Norway Funds Two More Hydrogen Bulkers in LH2 Shipping Push

Norwegian developer LH2 Shipping has secured fresh government funding to expand its liquid hydrogen-powered bulk carrier programme, with state energy agency Enova awarding NOK 344.3 million (approximately $36 million) for the development and construction of two additional vessels. The latest award brings the company’s total project pipeline to six hydrogen-fuelled bulk carriers and pushes cumulative public support for the programme beyond NOK 800 million ($74 million).

Bergen Company Builds on Growing State Backing

LH2 Shipping, headquartered in Bergen, has been steadily assembling a significant portfolio of state-backed support for what represents one of the more ambitious zero-emission newbuilding programmes in the dry bulk sector. The addition of two 7,700 DWT vessels — the specification disclosed in the latest funding announcement — continues a trajectory that positions the developer as a leading actor in Norway’s broader ambition to decarbonise its maritime industries.

Enova, the Norwegian government agency responsible for promoting energy transition across industry sectors including shipping, has become the primary financial backer behind the LH2 Shipping programme. The agency’s continued commitment through successive funding rounds signals sustained institutional confidence in liquid hydrogen as a viable propulsion pathway for commercial bulk carrier operations, at least within the Norwegian policy framework.

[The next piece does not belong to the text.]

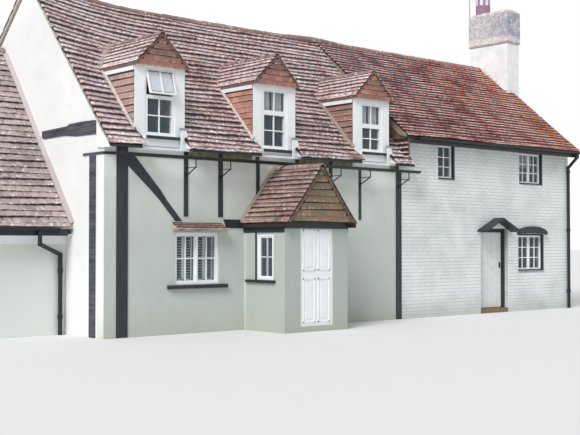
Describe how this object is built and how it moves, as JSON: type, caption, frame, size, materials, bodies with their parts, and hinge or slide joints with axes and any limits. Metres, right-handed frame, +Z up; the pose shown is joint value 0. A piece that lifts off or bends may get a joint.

For bulk carrier operators monitoring alternative fuel developments, the scale of public investment being directed toward this programme is noteworthy. Norway has consistently used Enova funding as a mechanism to de-risk early-stage zero-emission vessel projects, and the LH2 Shipping programme now represents one of the largest single beneficiaries of that approach in the dry bulk segment.

Liquid Hydrogen as a Bulk Carrier Propulsion Option

Liquid hydrogen remains among the more technically complex zero-emission fuel options under active development for commercial shipping. Unlike ammonia or methanol — which have seen earlier commercial deployment commitments across multiple vessel types — liquid hydrogen requires storage at cryogenic temperatures approaching minus 253 degrees Celsius, presenting significant engineering challenges for both onboard containment systems and bunkering infrastructure.

The 7,700 DWT vessel size targeted by LH2 Shipping places these units in the smaller end of the conventional bulk carrier spectrum, a scale at which the relative energy demand may make hydrogen propulsion more operationally tractable than on larger vessel classes. Smaller coastal and short-sea bulk carriers operating in regions with developing hydrogen bunkering networks represent the most realistic near-term deployment environment for this technology.

Operators engaged in operations and safety planning will be aware that hydrogen as a marine fuel introduces distinct hazard profiles compared to conventional bunkers. The gas is highly flammable across a wide concentration range, and its low molecular weight means leak detection and ventilation requirements differ substantially from those governing LNG or conventional fuel systems. Flag state and classification requirements for hydrogen-fuelled vessels remain an active area of regulatory development.

Programme Scope and Industry Implications

With six vessels now in its confirmed pipeline, LH2 Shipping has established a project scale that goes beyond proof-of-concept demonstration. Developing a fleet of hydrogen-powered bulk carriers, rather than a single prototype, suggests the company is positioning itself to generate meaningful operational data across multiple units — data that will be essential to any wider industry assessment of liquid hydrogen’s commercial viability in dry bulk trades.

The cumulative NOK 800 million in public support also underlines the degree to which this programme depends on government financing to reach construction. The commercial economics of liquid hydrogen propulsion, absent subsidy, remain unproven at scale. Bunkering availability, fuel pricing relative to conventional heavy fuel oil or competing zero-emission fuels, and the total cost of ownership for cryogenic storage and handling systems aboard bulk carriers are all variables that the industry will need credible data on before any broader adoption curve can be realistically assessed.

For those tracking environment and emissions compliance trajectories, Norway’s investment in hydrogen bulk carriers is part of a wider national strategy that includes ambitious targets for zero-emission vessels in domestic and short-sea trades. The country has already mandated zero-emission requirements for certain fjord ferry routes, and there is a clear policy intention to extend decarbonisation pressure progressively across other vessel categories, including cargo ships operating in Norwegian waters.

Outlook for Operators

Bulk carrier operators and technical managers should monitor the LH2 Shipping programme as it moves from funding stage toward detailed design and ultimately construction. The programme’s progression will provide practical reference points on shipyard capability, classification society approval pathways, and bunkering logistics that currently remain largely theoretical for liquid hydrogen in the bulk carrier context. While the immediate commercial relevance for most operators remains limited given the scale and fuel-specific nature of the project, the longer-term regulatory and competitive environment in emissions-sensitive trades makes understanding these developments a prudent part of strategic planning.